**BRIEF**
Begin with the first line of the listing and quote every line through the one containing "socket, in millimetres and degrees."; give only those lines.

**DATA LINES**
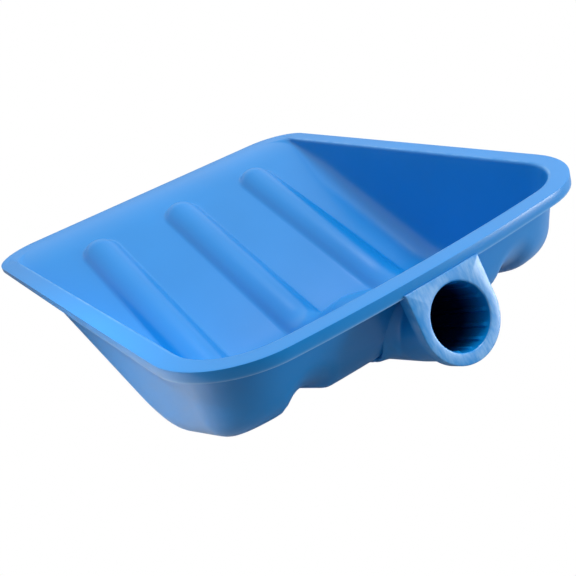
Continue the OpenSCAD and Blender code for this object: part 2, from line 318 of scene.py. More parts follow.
@dataclass(frozen=True)
class SocketSizes:
    """Sizes of the handle socket, in millimetres and degrees.

    The mouth's centre lies drop below the rim and out past its back edge, and the bore runs down
    from it by the tilt. The tube is straight at first and then narrows to end_r. The splines stand in
    from the bore to grip_r, flat over spline_flat of their width and gone at spline_foot of it.
    """

    collar_r: float = 23.2
    collar_t: float = 7.0
    tube_r: float = 21.0
    end_r: float = 18.0
    straight: float = 30.0
    bore_r: float = 17.0
    grip_r: float = 16.0
    depth: float = 100.0
    end_t: float = 4.0
    tilt: float = 17.5
    drop: float = 26.0
    out: float = 7.5
    lead_in: float = 1.0
    splines: int = 14
    spline_w: float = 2.4
    spline_flat: float = 0.32
    spline_foot: float = 0.62

    @property
    def mouth_y(self) -> float:
        """The mouth's centre along the pan."""
        return RimSizes().length / 2.0 + self.out

    def axis_z(self, y: Array) -> Array:
        """Height of the socket's axis at y."""
        return -self.drop - (self.mouth_y - np.asarray(y, float)) * math.tan(math.radians(self.tilt))

    def radius(self, along: Array) -> Array:
        """Outer radius at a distance from the mouth."""
        length = self.depth + self.end_t
        t = (np.asarray(along, float) - self.straight) / (length - self.straight)
        return self.tube_r - (self.tube_r - self.end_r) * np.clip(t, 0.0, 2.0)


@dataclass(frozen=True)
class FloorSizes:
    """Sizes of the floor, walls and ribs, in millimetres and degrees.

    Behind the lip the floor bends down to its slope, turns up in the belly and rises to the back
    wall's foot, which lies depth below the rim and foot_gap in from its inner edge.
    """

    sheet_t: float = 3.0
    lip_depth: float = 3.0
    lip_bend: float = 21.5
    slope: float = 22.8
    rise: float = 20.0
    foot_gap: float = 12.0
    depth: float = 43.0
    belly: float = 20.0
    side_draft: float = 5.5
    back_lean: float = 19.0
    fillet: float = 14.0
    rib_pitch: float = 69.0
    rib_half: float = 14.0
    rib_h: float = 8.0
    rib_start: float = 44.0
    rib_blend: float = 2.6
    rib_margin: float = 2.0
    rib_arc: float = 0.97
    rib_fall: float = 4.0

    @property
    def rib_inner(self) -> float:
        """Where an outer rib's ground begins, across from the middle."""
        return self.rib_pitch - self.rib_half - self.rib_margin

    @property
    def rib_outer(self) -> float:
        """Where an outer rib's ground ends, across from the middle."""
        return self.rib_pitch + self.rib_half + self.rib_margin


@dataclass(frozen=True)
class SwellingSizes:
    """Sizes of the sheet's swelling over the socket, in millimetres.

    It is round over round_share of its radius and straight-sided beyond. Towards the front, from
    sink_start to sink_end along the pan, it sinks into the floor.
    """

    cover: float = 0.4
    round_share: float = 0.8
    blend: float = 7.0
    sink: float = 8.0
    sink_start: float = 88.0
    sink_end: float = 38.0
    half_width: float = 60.0
    past_bore: float = 3.0


@dataclass
class Floor:
    """The height of the moulded floor, with its ribs and the swelling over the socket."""

    sizes: FloorSizes
    rim: RimSizes
    socket: SocketSizes
    swell: SwellingSizes = field(default_factory=SwellingSizes)

    def __post_init__(self) -> None:
        """Finds where the floor bends down and where it turns up."""
        self.bend_y = self.rim.front_y + self.sizes.lip_depth + self.sizes.lip_bend
        self.foot_y = self.rim.back_y - self.rim.width - self.sizes.foot_gap
        self.tilt_cos = math.cos(math.radians(self.socket.tilt))

    def base(self, y: Array) -> Array:
        """Height of the plain floor along the pan."""
        s = self.sizes
        fall = math.tan(math.radians(s.slope))
        climb = math.tan(math.radians(s.rise))
        y = np.asarray(y, float)
        down = soft_min(0.0, -fall * (y - self.bend_y), s.lip_bend * fall)
        return soft_max(down, -s.depth + climb * (y - self.foot_y), s.belly)

    def _ridge(self, x: Array, y: Array, centre: float) -> Array:
        """One rib: a round-topped ridge with a domed tip and a small fillet at its foot."""
        s = self.sizes
        radius = (s.rib_half**2 + s.rib_h**2) / (2.0 * s.rib_h)
        ahead = np.minimum(0.0, y - (self.rim.front_y + s.rib_start + s.rib_half))
        away = np.hypot(x - centre, ahead)
        on_arc = np.minimum(away, s.rib_arc * radius)
        drop = s.rib_fall * (away - on_arc)
        arc = np.sqrt(radius**2 - on_arc**2) - (radius - s.rib_h) - drop
        return soft_max(arc, 0.0, s.rib_blend)

    def height(self, x: Array, y: Array) -> Array:
        """Height of the floor with its ribs."""
        x, y = np.asarray(x, float), np.asarray(y, float)
        pitch = self.sizes.rib_pitch
        return self.base(y) + sum(self._ridge(x, y, centre) for centre in (-pitch, 0.0, pitch))

    def swelling(self, x: Array, y: Array) -> Array:
        """Height of the skin over the socket, far below the floor where there is none."""
        k, w = self.socket, self.swell
        radius = k.radius((k.mouth_y - y) / self.tilt_cos) + w.cover
        across = np.abs(x)
        crown = np.minimum(across, w.round_share * radius)
        flank = (across - crown) * w.round_share / math.sqrt(1.0 - w.round_share**2)
        top = k.axis_z(y) + (np.sqrt(radius**2 - crown**2) - flank) / self.tilt_cos
        return top - w.sink * smoothstep(w.sink_start, w.sink_end, y)

    def lifted(self, points: Array) -> Array:
        """Presses the sheet up over the socket.

        Args:
            points: Places in the rim frame, x, y, z in the last axis.

        Returns:
            The places with the swelling in them.
        """
        out = np.array(points, float)
        x, y, z = points[..., 0], points[..., 1], points[..., 2]
        near = (np.abs(x) < self.swell.half_width) & (y > 0.0) & (z < UNDER_RIM)
        out[..., 2] = np.where(near, soft_max(z, self.swelling(x, y), self.swell.blend), z)
        return out

    def cored(self, points: Array) -> Array:
        """Moves the underside out of the socket's bore, up into the wall of the tube.

        Args:
            points: Places of the underside in the rim frame, x, y, z in the last axis.

        Returns:
            The places with the bore left clear.
        """
        k = self.socket
        out = np.array(points, float)
        x, y, z = points[..., 0], points[..., 1], points[..., 2]
        along = (k.mouth_y - y) / self.tilt_cos
        middle = (k.radius(along) + k.bore_r) / 2.0
        crest = k.axis_z(y) + np.sqrt(np.maximum(middle**2 - x**2, 0.0)) / self.tilt_cos
        over = (np.abs(x) < middle) & (along < k.depth + self.swell.past_bore) & (z < UNDER_RIM)
        out[..., 2] = np.where(over, np.maximum(z, crest), z)
        return out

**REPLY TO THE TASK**
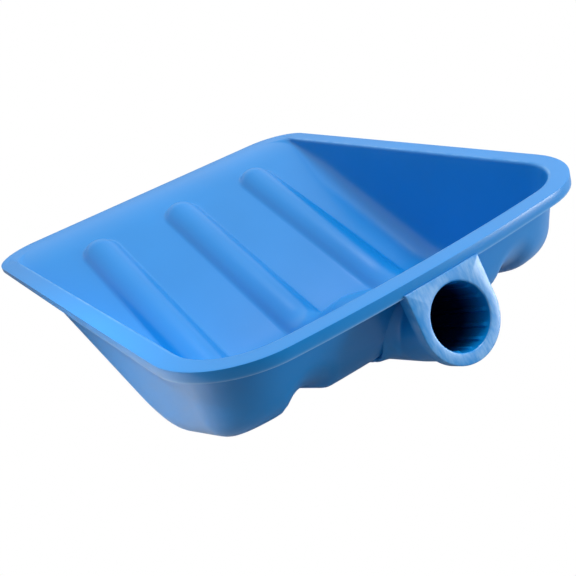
Continue the OpenSCAD and Blender code for this object: part 2, from line 318 of scene.py. More parts follow.
@dataclass(frozen=True)
class SocketSizes:
    """Sizes of the handle socket, in millimetres and degrees.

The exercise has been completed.